Климовича мы тут же, с лёгкого словечка студента-арабиста третьего курса Авы Лундина, прозвали Клеймовичем. Все знали, что когда-то Крачковский не взял этого мелкого комсомольского вождишку в аспирантуру, что в результате «Клеймович» окончил аспирантуру вовсе не на Востфаке, а в какой-то из московских совпартшкол. Естественно, это ему не помешало служить в области востоковедения каким-то партийным боссом. И вот теперь он прибыл свести счёты. И свёл.
Академик стресса не выдержал. После этого собрания он почти нигде не появлялся, а через два года умер от инфаркта.
Разгром Востфака не ограничился одной жертвой, пострадали еще несколько профессоров, и чем крупнее было имя, тем больше травили. Около года травили ассириолога академика В. В. Струве, тут вцепились в то, что у него были слишком видные родственники в Америке и во Франции. Василия Васильевича называли недобитым белогвардейцем и другими приятными словечками, на которые партия всегда была щедра.
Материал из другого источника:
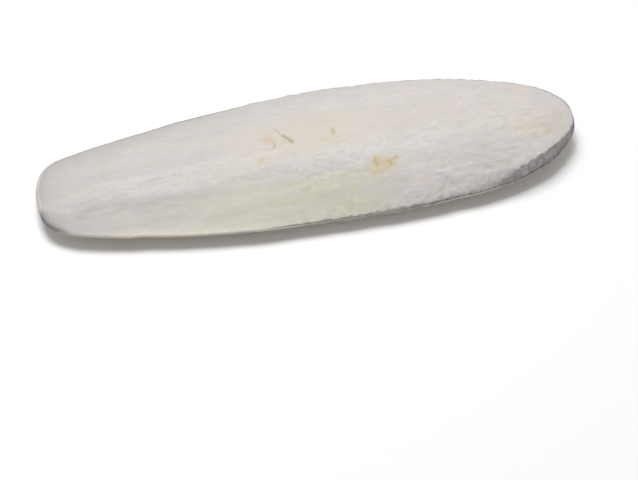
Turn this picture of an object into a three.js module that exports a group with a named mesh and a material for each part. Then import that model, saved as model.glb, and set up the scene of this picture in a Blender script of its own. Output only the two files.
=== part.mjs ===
// Cuttlebone, lying on its hard shield with the soft chalky side up.
// Millimetres. +X is the thick front end, -X the thin tail end, +Z is up, and the
// origin is on the resting surface, under the centre of the bone's bounding box.
import * as THREE from 'three';

// Overall sizes
const LENGTH = 180;
const WIDTH = 60.6;
const WIDEST_X = 1.4;           // the widest place lies near the middle
const FRONT_FULLNESS = 3.2;     // exponent that rounds the front end
const TAIL_FULLNESS = 30;       // exponent that squares off the worn tail end
const TAIL_TAPER = 0.5;         // share of the width lost on the way to the tail
const TAIL_TAPER_EXPONENT = 2.1;
const EDGE_WAVE = 0.3;          // unevenness of the worn outline
const BOW = 1.1;                // the bone is bent a little sideways, with its ends nearer
const SWING = 0.9;              // the front tip swings back to the far side
const SWING_FROM_X = 50;

// Hard shield underneath
const SHIELD_DEPTH = 4.6;       // how far the shield bellies below its rim at the middle
const FRONT_RISE = 3.0;         // how much higher the rim is at the front tip
const FRONT_RISE_EXPONENT = 4;
const TAIL_RISE = 0.4;
const TAIL_RISE_EXPONENT = 2;
const BELLY_X = 4;              // the lowest place
const KEEL_EXPONENT = 2.4;
const BELLY_EXPONENT = 2.1;
const REST_SHAVE = 0.25;        // worn flat on the lowest place, where the bone rests
const SHIELD_EDGE = 0.8;        // thickness of the shield at its rim
const LEDGE = 0.3;              // bare strip of shield between its rim and the chalk

// Chalk body on top: heights above the shield rim at stations along the bone
const STATIONS = [-90, -60, -30, 0, 30, 57, 75, 90];
const CREST_HEIGHTS = [3.0, 5.4, 7.6, 9.6, 11.0, 10.8, 9.0, 5.6];
const NEAR_WALL = [1.3, 0.6, 0.5, 0.6, 1.4, 3.2, 4.8, 2.0];
const FAR_WALL = [1.3, 0.6, 1.6, 4.0, 4.6, 3.2, 2.4, 2.0];
const CREST_Y = -3;             // the crest runs a little to the near side of the middle
const WALL_LEAN = 0.22;         // how far the side wall leans in for each unit of height
const WALL_STEP = 0.28;         // low ledges where the layers of chalk end
const STEPPED_WALL = 3;         // height from which the ledges have their full depth
const FRONT_DOME = 2.3;         // exponent of the cross section at the front
const TAIL_FLARE = 1.6;         // spread of the thin brim at the tail
const BRIM_FROM_X = -50;        // the brim gives way to the dome between these two places
const BRIM_TO_X = 40;

// Long relief of the chalk in the tail half
const RIB_HEIGHT = 0.55;
const RIB_Y = -3.5;
const RIB_SPREAD = 6;
const GROOVE_DEPTH = 0.4;
const GROOVE_Y = 5;
const GROOVE_SPREAD = 3;
const FLANK_DEPTH = 0.45;
const FLANK_Y = -14;
const FLANK_SPREAD = 4;
const RELIEF_FROM_X = -10;      // the relief fades out between these two places
const RELIEF_TO_X = 45;
const RELIEF_EDGE_EXPONENT = 6; // and towards the edge

// Mesh density
const AROUND = 120;
const BELLY_RINGS = 9;
const DOME_RINGS = 10;
const WALL_RINGS = 3;
const MEDIAL_SHARE = 0.75;      // the rings close on a line of this share of the length

function clamp(value, low, high) {
  return Math.min(high, Math.max(low, value));
}

function smooth(low, high, value) {
  const t = clamp((value - low) / (high - low), 0, 1);
  return t * t * (3 - 2 * t);
}

// Smooth curve through the heights at the stations.
function along(heights, x) {
  const last = STATIONS.length - 1;
  let k = 0;
  while (k < last - 1 && x > STATIONS[k + 1]) {
    k += 1;
  }
  const t = clamp((x - STATIONS[k]) / (STATIONS[k + 1] - STATIONS[k]), 0, 1);
  const before = heights[Math.max(0, k - 1)];
  const after = heights[Math.min(last, k + 2)];
  const slopeIn = (heights[k + 1] - before) / 2;
  const slopeOut = (after - heights[k]) / 2;
  const cube = t * t * t;
  const square = t * t;
  return (2 * cube - 3 * square + 1) * heights[k]
    + (cube - 2 * square + t) * slopeIn
    + (3 * square - 2 * cube) * heights[k + 1]
    + (cube - square) * slopeOut;
}

function halfWidth(x) {
  const half = WIDTH / 2;
  if (x > WIDEST_X) {
    const t = (x - WIDEST_X) / (LENGTH / 2 - WIDEST_X);
    return half * Math.sqrt(Math.max(0, 1 - t ** FRONT_FULLNESS));
  }
  const t = (WIDEST_X - x) / (LENGTH / 2 + WIDEST_X);
  const taper = 1 - TAIL_TAPER * t ** TAIL_TAPER_EXPONENT;
  return half * taper * Math.sqrt(Math.max(0, 1 - t ** TAIL_FULLNESS));
}

// Sideways place of the middle line.
function bow(x) {
  const forward = clamp((x - SWING_FROM_X) / (LENGTH / 2 - SWING_FROM_X), 0, 1);
  return BOW * (0.5 - (2 * x / LENGTH) ** 2) + SWING * forward ** 2;
}

// Points at even steps round the outline, from the front tip by the far side to the
// tail tip and back by the near side, then bowed and waved a little.
function outline() {
  const fine = 4000;
  const run = [0];
  const places = [new THREE.Vector2(LENGTH / 2, 0)];
  for (let k = 1; k <= fine; k += 1) {
    const x = LENGTH / 2 * Math.cos(Math.PI * k / fine);
    places.push(new THREE.Vector2(x, halfWidth(x)));
    run.push(run[k - 1] + places[k].distanceTo(places[k - 1]));
  }
  const half = AROUND / 2;
  const side = [];
  let k = 0;
  for (let i = 0; i <= half; i += 1) {
    const wanted = run[fine] * i / half;
    while (k < fine - 1 && run[k + 1] < wanted) {
      k += 1;
    }
    const share = (wanted - run[k]) / (run[k + 1] - run[k]);
    side.push(places[k].clone().lerp(places[k + 1], share));
  }
  const even = [];
  for (let i = 0; i < AROUND; i += 1) {
    const twin = i <= half ? i : AROUND - i;
    const across = i <= half ? side[twin].y : -side[twin].y;
    even.push(new THREE.Vector2(side[twin].x, across + bow(side[twin].x)));
  }
  return even.map((point, i) => {
    const turn = 2 * Math.PI * i / AROUND;
    const wave = 0.5 * Math.sin(9 * turn + 0.6) + 0.3 * Math.sin(17 * turn + 2.1)
      + 0.2 * Math.sin(29 * turn);
    return point.clone().addScaledVector(outward(even, i), EDGE_WAVE * wave);
  });
}

function outward(points, i) {
  const before = points[(i + AROUND - 1) % AROUND];
  const after = points[(i + 1) % AROUND];
  return new THREE.Vector2(after.y - before.y, before.x - after.x).normalize();
}

const rim = outline();
const rimNormals = rim.map((point, i) => outward(rim, i));

function rimHeight(x) {
  const reach = Math.abs(2 * x / LENGTH);
  const front = FRONT_RISE * reach ** FRONT_RISE_EXPONENT;
  const tail = TAIL_RISE * reach ** TAIL_RISE_EXPONENT;
  return SHIELD_DEPTH - REST_SHAVE + (x > 0 ? front : tail);
}

// Height of the side wall of the chalk, which is more worn on the near side (-Y).
function wallHeight(i, x) {
  return along(i <= AROUND / 2 ? FAR_WALL : NEAR_WALL, x);
}

// Point of the flat outline at a given distance inside the rim.
function inset(i, distance) {
  return rim[i].clone().addScaledVector(rimNormals[i], -distance);
}

// Point between a line near the middle (share 0) and an inset outline (share 1).
function spoke(i, distance, share, shift) {
  const twin = (AROUND - i) % AROUND;
  const middle = (rim[i].x + rim[twin].x) / 2 * MEDIAL_SHARE;
  return new THREE.Vector2(middle, bow(middle) + shift).lerp(inset(i, distance), share);
}

// Underside of the shield: a shallow boat with a worn flat on its lowest place.
function bellyPoint(i, share) {
  const place = spoke(i, 0, share, 0);
  const tip = Math.sign(place.x - BELLY_X) * LENGTH / 2;
  const reach = (place.x - BELLY_X) / (tip - BELLY_X);
  const keel = (rimHeight(tip) + REST_SHAVE) * reach ** KEEL_EXPONENT;
  const across = share ** BELLY_EXPONENT;
  const height = (keel - REST_SHAVE) * (1 - across) + rimHeight(place.x) * across;
  return new THREE.Vector3(place.x, place.y, Math.max(0, height));
}

// Low rib, the groove beyond it and the hollow flank, which fade out towards the front.
function longRelief(x, y, share) {
  const bump = (centre, spread) => Math.exp(-(((y - bow(x) - centre) / spread) ** 2));
  const fade = (1 - smooth(RELIEF_FROM_X, RELIEF_TO_X, x)) * (1 - share ** RELIEF_EDGE_EXPONENT);
  return fade * (RIB_HEIGHT * bump(RIB_Y, RIB_SPREAD)
    - GROOVE_DEPTH * bump(GROOVE_Y, GROOVE_SPREAD)
    - FLANK_DEPTH * bump(FLANK_Y, FLANK_SPREAD));
}

function shoulderInset(i) {
  return LEDGE + WALL_LEAN * wallHeight(i, rim[i].x);
}

// Top of the chalk, from the middle line (share 0) to the top of the side wall (share 1).
function domePoint(i, share) {
  const place = spoke(i, shoulderInset(i), share, CREST_Y);
  const wall = wallHeight(i, place.x);
  const crest = along(CREST_HEIGHTS, place.x);
  const domed = 1 - share ** FRONT_DOME;
  const flared = (1 - share ** 2) ** TAIL_FLARE;
  const front = smooth(BRIM_FROM_X, BRIM_TO_X, place.x);
  const rise = front * domed + (1 - front) * flared;
  const base = rimHeight(place.x) + SHIELD_EDGE;
  const height = base + wall + (crest - wall) * rise + longRelief(place.x, place.y, share);
  return new THREE.Vector3(place.x, place.y, height);
}

// Side of the chalk, from the shield ledge (share 0) up to just under the top edge.
function wallPoint(i, share, step) {
  const wall = wallHeight(i, rim[i].x);
  const ledge = step * WALL_STEP * clamp(wall / STEPPED_WALL, 0, 1);
  const place = inset(i, LEDGE + WALL_LEAN * wall * share + ledge);
  const base = rimHeight(rim[i].x) + SHIELD_EDGE;
  return new THREE.Vector3(place.x, place.y, base + wall * share);
}

function rimPoint(i, height) {
  return new THREE.Vector3(rim[i].x, rim[i].y, rimHeight(rim[i].x) + height);
}

function ring(pointAt) {
  return Array.from({ length: AROUND }, (unused, i) => pointAt(i));
}

// Rings from the middle of the underside, out round the rim, and back in over the top.
function boneRings() {
  const rings = [];
  for (let k = 0; k < BELLY_RINGS; k += 1) {
    rings.push(ring((i) => bellyPoint(i, k / BELLY_RINGS)));
  }
  rings.push(ring((i) => rimPoint(i, 0)));
  rings.push(ring((i) => rimPoint(i, SHIELD_EDGE)));
  for (let k = 0; k < WALL_RINGS; k += 1) {
    rings.push(ring((i) => wallPoint(i, k / WALL_RINGS, k % 2)));
  }
  for (let k = DOME_RINGS; k >= 0; k -= 1) {
    rings.push(ring((i) => domePoint(i, k / DOME_RINGS)));
  }
  return rings;
}

function skin(rings) {
  const positions = [];
  for (const points of rings) {
    for (const point of points) {
      positions.push(point.x, point.y, point.z);
    }
  }
  const faces = [];
  for (let j = 0; j < rings.length - 1; j += 1) {
    for (let i = 0; i < AROUND; i += 1) {
      const next = (i + 1) % AROUND;
      const a = j * AROUND + i;
      const b = j * AROUND + next;
      const c = a + AROUND;
      const d = b + AROUND;
      faces.push(a, b, d, a, d, c);
    }
  }
  const geometry = new THREE.BufferGeometry();
  geometry.setAttribute('position', new THREE.Float32BufferAttribute(positions, 3));
  geometry.setIndex(faces);
  geometry.computeBoundingBox();
  const centre = geometry.boundingBox.getCenter(new THREE.Vector3());
  geometry.translate(-centre.x, -centre.y, 0);
  geometry.computeVertexNormals();
  return geometry;
}

function chalk() {
  return new THREE.MeshStandardMaterial({ color: 0xd6d1c8, roughness: 0.92, metalness: 0 });
}

const cuttlebone = new THREE.Mesh(skin(boneRings()), chalk());
cuttlebone.name = 'cuttlebone';

const part = new THREE.Group();
part.add(cuttlebone);

export default part;
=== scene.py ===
import math
import random

import bpy
import numpy as np
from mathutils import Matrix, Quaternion, Vector, noise


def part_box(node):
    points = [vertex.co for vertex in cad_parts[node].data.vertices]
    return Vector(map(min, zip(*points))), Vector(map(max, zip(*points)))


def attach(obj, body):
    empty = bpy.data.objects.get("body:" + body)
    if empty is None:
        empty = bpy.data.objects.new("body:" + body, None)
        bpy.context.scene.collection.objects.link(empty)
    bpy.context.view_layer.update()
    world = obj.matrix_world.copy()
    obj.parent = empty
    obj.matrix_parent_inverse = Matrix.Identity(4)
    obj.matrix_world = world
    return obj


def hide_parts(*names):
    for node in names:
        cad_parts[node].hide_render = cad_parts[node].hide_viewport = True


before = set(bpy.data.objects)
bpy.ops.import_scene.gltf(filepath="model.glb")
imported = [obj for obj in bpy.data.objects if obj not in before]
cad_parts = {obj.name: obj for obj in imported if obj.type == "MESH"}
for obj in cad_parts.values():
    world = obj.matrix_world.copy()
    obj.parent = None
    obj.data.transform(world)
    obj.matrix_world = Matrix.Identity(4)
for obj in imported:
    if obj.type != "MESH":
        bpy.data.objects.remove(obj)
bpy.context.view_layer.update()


# The view. A long lens looks down on the near side of the bone from about 45 degrees,
# with the thick front end a little further away than the tail.
IMAGE_WIDTH_PIXELS = 638
FOCAL_PIXELS = 1400
SENSOR_WIDTH = 36
DOWN = math.radians(45.0)
TURN = math.radians(13.0)
ROLL = math.radians(0.12)
DISTANCE = 0.4405
NEAREST_SHOWN = 0.01
AIM = Vector((-0.0050, -0.0325, 0.0))

forward = Vector((math.sin(TURN) * math.cos(DOWN), math.cos(TURN) * math.cos(DOWN), -math.sin(DOWN)))
camera = bpy.data.objects.new("camera", bpy.data.cameras.new("camera"))
camera.data.sensor_width = SENSOR_WIDTH
camera.data.lens = SENSOR_WIDTH * FOCAL_PIXELS / IMAGE_WIDTH_PIXELS
camera.data.clip_start = NEAREST_SHOWN
camera.location = AIM - forward * DISTANCE
camera.rotation_mode = "QUATERNION"
camera.rotation_quaternion = forward.to_track_quat("-Z", "Y") @ Quaternion((0, 0, 1), ROLL)
bpy.context.collection.objects.link(camera)
bpy.context.scene.camera = camera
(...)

А «первый африканист Советского Союза» профессор Ольдерогге угодил, кажется вторично, в ГУЛАГ, где ему ещё повезло: он там работал банщиком.
Доцентам было легче, их попросту без разговоров выгоняли.
«Преклонения перед востоком» всё же не придумали, видимо, «мудрейший корифей всех наук» не очень любил повторяться, так что востоковедам приписывали «буржуазный национализм». Он выражался, например, в приписанном им желании «отделить от СССР Азербайджан и присоединить его к монархическому Ирану», а все среднеазиатские республики «ориентировать на иностранные единоязычные им державы» (псевдоним Турции).
На третьем курсе студентов-востоковедов обычно разделяли на четыре специальности: лингвисты, литературоведы, историки и экономисты. И так по каждой изучаемой на Востфаке стране.
Такое разделение дало прекрасную возможность довершить разгром факультета: всех студентов-историков отправили на Истфак, экономистов – на Политэкономический факультет, и таким образом, на Восточном осталась примерно треть бывших студентов.